Third, if there is zero commonality with regards to the meaning of the word (whether interior or exterior word) chair, then this would mean that genuine communication between human beings regarding such things is impossible, or at least that we are equivocating every time we speak. No true agreement nor disagreement would be possible. But this is in fact what Pearce holds, “No one is right.” So, let’s be clear. According to Mr. Pearce you cannot objectively say any of the following claims are true or false: “homosexuality is physically good,” “homosexuality is physically bad,” “homosexuality is disordered,” “homosexuality isn’t disordered,” etc. Why? Because on his view every person who utters the spoken or interior word (i.e. the concept) homosexuality doesn’t mean the same thing. So, Pearce cannot objectively say “Hsiao’s PFA is wrong”, because there is no objectivity to wrong or wrongness.

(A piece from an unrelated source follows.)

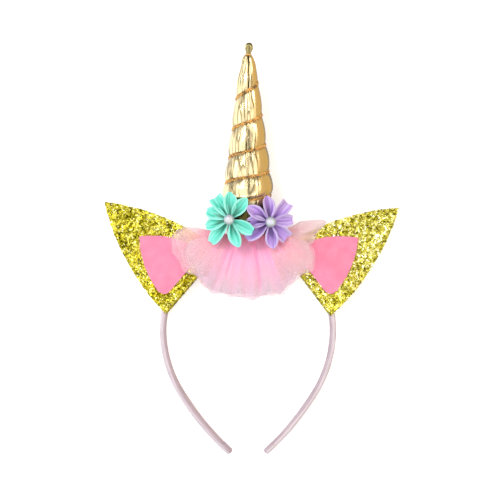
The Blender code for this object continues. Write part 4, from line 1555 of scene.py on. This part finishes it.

Pearce’s Nominalism is Self-Refuting
In short, Pearce’s nominalism is self-refuting. If what he says is true, then words (whether exterior or interior) have no objective meaning or mind-independent referent in any case whatsoever. But nominalism is such a word. Thus, nominalism has no objective meaning. If it has no objective meaning, then Pearce cannot say it is objectively true. If it’s not objectively true, then why should we believe Pearce?